While the state hasn't shown much concern over the presence of DDE in milk supplies, it advises against eating fish and aquatic wildlife taken from the Gila River.
Scientists estimate that approximately 5,000 tons of DDT have been transported from farmland to the Gila west of Phoenix. This winter's heavy rains are expected to transfer more pesticide residue from farms into the river.
"It's in the sediment and surface soil, and that drainage goes right down to the Gila River basin," says Will Humble, chief of environmental health for the state Department of Health Services. "It's probably the most contaminated waterway in Arizona."
DDT's impact on the wildlife in the river has been profound.

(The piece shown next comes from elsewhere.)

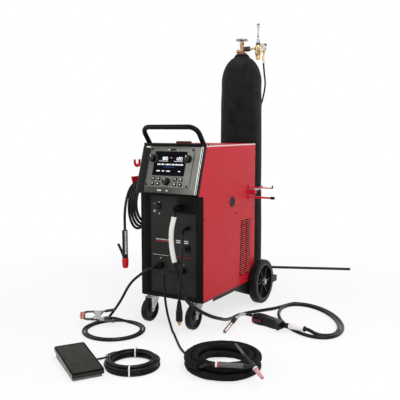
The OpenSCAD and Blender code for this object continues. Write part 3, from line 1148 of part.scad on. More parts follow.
module work_cable() color([0.08, 0.08, 0.08]) place() tube(work_route, work_cable_d, 8);
module mig_cable() color([0.08, 0.08, 0.08]) place() tube(mig_route, mig_cable_d, 8);
module tig_cable() color([0.08, 0.08, 0.08]) place() {
    tube(settled(smooth(torch_lead_points, 2), tig_lead_d), tig_lead_d, 8);
    tube(smooth(torch_link_points, 2), tig_lead_d, 8);
}
module tig_coil() color([0.05, 0.05, 0.05]) place() tube(tig_coil_points, tig_sleeve_d, 6);
module pedal_cord() color([0.12, 0.12, 0.12]) place() tube(settled(smooth(pedal_cord_points, 2), pedal_cord_d), pedal_cord_d, 8);
module pedal_coil() color([0.12, 0.12, 0.12]) place() tube(pedal_coil_points, pedal_cord_d, 6);
module holder_cable() color([0.08, 0.08, 0.08]) place() tube(holder_route, work_cable_d, 6);
power_route = settled(concat(smooth(power_points, 2), power_loops, smooth(power_tail, 2)), power_cord_d);
module power_cord() color([0.06, 0.06, 0.06]) place() tube(power_route, power_cord_d, 8);
module gas_hose() color([0.07, 0.07, 0.07]) place() tube(smooth(hose_points, 2), gas_hose_d, 8);
module polarity_lead() color([0.08, 0.08, 0.08]) place() tube(smooth(lead_points, 2), 13, 8);

// Twist-lock plug along the Y axis: pin into the socket, collar and tapered boot
module lead_plug(p, y_end, boot_d) translate([p[0], 0, p[1]]) {
    translate([0, 4, 0]) rod_y(2 * socket_r - 0.3, panel_recess + 16);
    translate([0, -18, 0]) rod_y(34, 23);
    translate([0, y_end, 0]) rotate([-90, 0, 0]) cylinder(d1 = boot_d + 4, d2 = 30, h = -18 - y_end);
    for (a = [0 : 30 : 359]) rotate([0, a, 0]) translate([16, -16, -1.5]) cube([2.4, 16, 3]);
}
module cable_plugs() color([0.09, 0.09, 0.09]) place() {
    lead_plug(work_at, -42, work_cable_d);
    lead_plug(torch_at, -32, tig_lead_d);
    // Connector of the wire gun, and the white sleeves on its cable
    translate([gun_port[0], 8, gun_port[1]]) rod_y(gun_pin_d, panel_recess + 13);
    aim(mig_start, [gun_port[0], 9, gun_port[1]]) {
        cylinder(d1 = 26, d2 = 36, h = 20);
        translate([0, 0, 20]) cylinder(d = 38, h = 33);
    }
    // Sleeves round the wire gun cable near the cabinet and behind the gun
    tube([for (i = [4 : 14]) mig_route[i]], sleeve_d, 8);
    tube([gun_tail, gun_tail + 0.3 * (gun_sleeve - gun_tail), gun_tail + 0.7 * (gun_sleeve - gun_tail), gun_sleeve], sleeve_d, 8);
    aim(gun_sleeve, gun_tail) translate([0, 0, -6]) cylinder(d = sleeve_d + 2, h = 8);
    // Free twist-lock plug of the polarity lead
    translate([117, -110, 60]) {
        translate([0, 0, 60]) cylinder(d1 = 30, d2 = 19, h = 48);
        translate([0, 0, 8]) cylinder(d = 34, h = 52);
        cylinder(d = 26, h = 9);
        translate([0, 0, -12]) cylinder(d = 2 * socket_r - 0.3, h = 13);
        translate([5, -2, -8]) cube([4, 4, 6]);
    }
    // Plug at the near end of the electrode cable, hanging below its hook
    translate(hank_start[0]) {
        translate([0, 0, -34]) cylinder(d1 = 30, d2 = 19, h = 36);
        translate([0, 0, -72]) cylinder(d = 32, h = 39);
        translate([0, 0, -94]) cylinder(d = 2 * socket_r - 0.3, h = 23);
    }
    // Control plug at the end of the pedal cord
    aim(pedal_end, pedal_end + pedal_heading) {
        translate([0, 0, -1]) cylinder(d = 11, h = 16);
        translate([0, 0, 14]) cylinder(d = 13, h = 18);
        translate([0, 0, 31]) cylinder(d = 11, h = 8);
    }
    // Glands of the mains cord and of the gas hose in the rear panel
    translate([110, case_d - 10, 240]) rod_y(27, 14);
    translate([110, case_d, 240]) rotate([-90, 0, 0]) cylinder(d = 40, h = 8, $fn = 6);
    translate([110, case_d + 7, 240]) rotate([-90, 0, 0]) cylinder(d1 = 28, d2 = 21, h = 21.5);
    translate([-86, case_d - 10, 408]) rod_y(15, 20);
    translate([-86, case_d, 408]) rotate([-90, 0, 0]) cylinder(d = 20, h = 8, $fn = 6);
    translate([-86, case_d + 8, 408]) rod_y(12.5, 12);
    aim([144, bottle_y, neck_z - 57], [143.5, bottle_y + 2, neck_z - 75]) cylinder(d = 13, h = 14);
}
sleeve_d = 26;
gun_tail = [530, 205, 30];
gun_sleeve = [652, 193, 34];
pedal_end = pedal_coil_points[len(pedal_coil_points) - 1];
pedal_heading = unit(pedal_end - pedal_coil_points[len(pedal_coil_points) - 2]);

base_frame();
rear_axle();
front_panel();
case_wrap();
side_door();
rear_panel();
head_housing();
head_fascia();
display_window();
handle();
power_core();
output_sockets();
cable_hooks();
wire_drive();
wire_spool();
knob_left();
knob_right();
knob_select();
button_1();
button_2();
button_3();
button_4();
button_5();
button_6();
button_7();
button_8();
power_switch();
caster_fork_left();
caster_fork_right();
caster_wheel_left();
caster_wheel_right();
rear_wheel_left();
rear_wheel_right();
gas_cylinder();
cylinder_cover();
cylinder_valve();
valve_handwheel();
flow_regulator();
flow_knob();
cylinder_chain();
mig_gun_body();
mig_gun_trigger();
tig_torch();
clamp_jaw_fixed();
clamp_jaw_moving();
holder_body();
holder_lever();
pedal_base();
pedal_plate();
work_cable();
mig_cable();
tig_cable();
tig_coil();
pedal_cord();
pedal_coil();
holder_cable();
power_cord();
gas_hose();
polarity_lead();
cable_plugs();
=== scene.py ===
import math
import bpy
import bmesh
import numpy as np
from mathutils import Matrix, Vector


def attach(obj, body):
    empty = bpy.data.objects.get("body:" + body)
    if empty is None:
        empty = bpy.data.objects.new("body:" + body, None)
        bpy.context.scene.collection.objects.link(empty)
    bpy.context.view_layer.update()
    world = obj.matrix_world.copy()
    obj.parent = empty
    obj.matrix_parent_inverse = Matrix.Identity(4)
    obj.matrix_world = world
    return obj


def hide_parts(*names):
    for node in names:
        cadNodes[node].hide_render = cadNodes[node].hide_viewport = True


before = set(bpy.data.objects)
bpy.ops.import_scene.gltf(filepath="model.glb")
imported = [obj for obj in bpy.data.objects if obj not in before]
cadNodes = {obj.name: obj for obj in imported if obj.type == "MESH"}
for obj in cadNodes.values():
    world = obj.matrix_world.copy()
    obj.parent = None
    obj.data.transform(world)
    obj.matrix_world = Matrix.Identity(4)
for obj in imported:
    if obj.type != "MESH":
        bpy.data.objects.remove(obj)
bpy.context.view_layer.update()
print("frame loaded:", len(cadNodes), "nodes")

# Sizes here are millimetres counted from the floor under the middle of the cabinet's front edge
middleOfOutfit = np.array([168.84, 52.49, 0.0])


def toFrame(points):
    return (np.asarray(points, float) - middleOfOutfit) / 1000


def unit(v):
    v = np.asarray(v, float)
    return v / np.linalg.norm(v, axis=-1, keepdims=True)


def addNode(tree, kind, inputs=None, **settings):
    node = tree.nodes.new(kind)
    for key, value in settings.items():
        setattr(node, key, value)
    for key, value in (inputs or {}).items():
        if isinstance(value, bpy.types.NodeSocket):
            tree.links.new(value, node.inputs[key])
        else:
            node.inputs[key].default_value = value
    return node


def useGroup(tree, group, inputs):
    return addNode(tree, "ShaderNodeGroup", inputs, node_tree=group).outputs


def mathNode(tree, operation, a, b=0.0, clamp=False):
    return addNode(tree, "ShaderNodeMath", {0: a, 1: b}, operation=operation, use_clamp=clamp).outputs[0]


def mixColour(tree, factor, a, b, blend="MIX"):
    return addNode(tree, "ShaderNodeMix", {0: factor, 6: a, 7: b}, data_type="RGBA", blend_type=blend).outputs[2]


def mixValue(tree, factor, a, b):
    return addNode(tree, "ShaderNodeMix", {0: factor, 2: a, 3: b}, data_type="FLOAT").outputs[0]


def grey(tree, level):
    return addNode(tree, "ShaderNodeCombineColor", {0: level, 1: level, 2: level}).outputs[0]


def bumped(tree, given, height, strength):
    return addNode(tree, "ShaderNodeBump", {"Height": height, "Distance": given["Depth"], "Strength": strength,
        "Normal": given["Normal"]}).outputs[0]


def newMaterial(name):  # with its tree, its shader and the place of the point being shaded
    material = bpy.data.materials.new(name)
    material.use_nodes = True
    tree = material.node_tree
    return material, tree, tree.nodes["Principled BSDF"], addNode(tree, "ShaderNodeTexCoord").outputs["Object"]


def newGroup(name, inputs, outputs):
    tree = bpy.data.node_groups.new(name, "ShaderNodeTree")
    for label, kind, value in inputs:
        tree.interface.new_socket(label, in_out="INPUT", socket_type="NodeSocket" + kind).default_value = value
    for label, kind in outputs:
        tree.interface.new_socket(label, in_out="OUTPUT", socket_type="NodeSocket" + kind)
    return tree, tree.nodes.new("NodeGroupInput").outputs, tree.nodes.new("NodeGroupOutput").inputs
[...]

By the 1970s, the Gila was the most DDT-contaminated stream in the western United States. In the 1980s, federal wildlife officials found that DDE residues in birds collected in the Goodyear-Avondale area were among the highest in the nation.
By the early 1990s, state environmental and health officials posted warning signs not to eat aquatic wildlife taken from the Gila River between 59th Avenue in west Phoenix and Painted Rock Dam.
DDT and DDE are not the only dangerous pesticides found in the Gila downstream from Phoenix. After DDT was banned in 1969, farmers began using another type of organochlorine pesticide called toxaphene.
Like DDT, toxaphene remains in the environment for years and is known to accumulate in breast milk. It was banned in 1982 after it was determined to be a probable human carcinogen.
While it is difficult to reach the remote Painted Rock Reservoir operated by the U.S. Army Corps of Engineers, the Gila River west of Phoenix is easily accessible.
During normal flow periods, almost all water in the lower Gila originates as discharges from two Phoenix wastewater treatment plants. The 100 million gallons of water a day are enough for the Gila to flow downstream to about Estrella Mountain Park in Avondale before it percolates into the soil.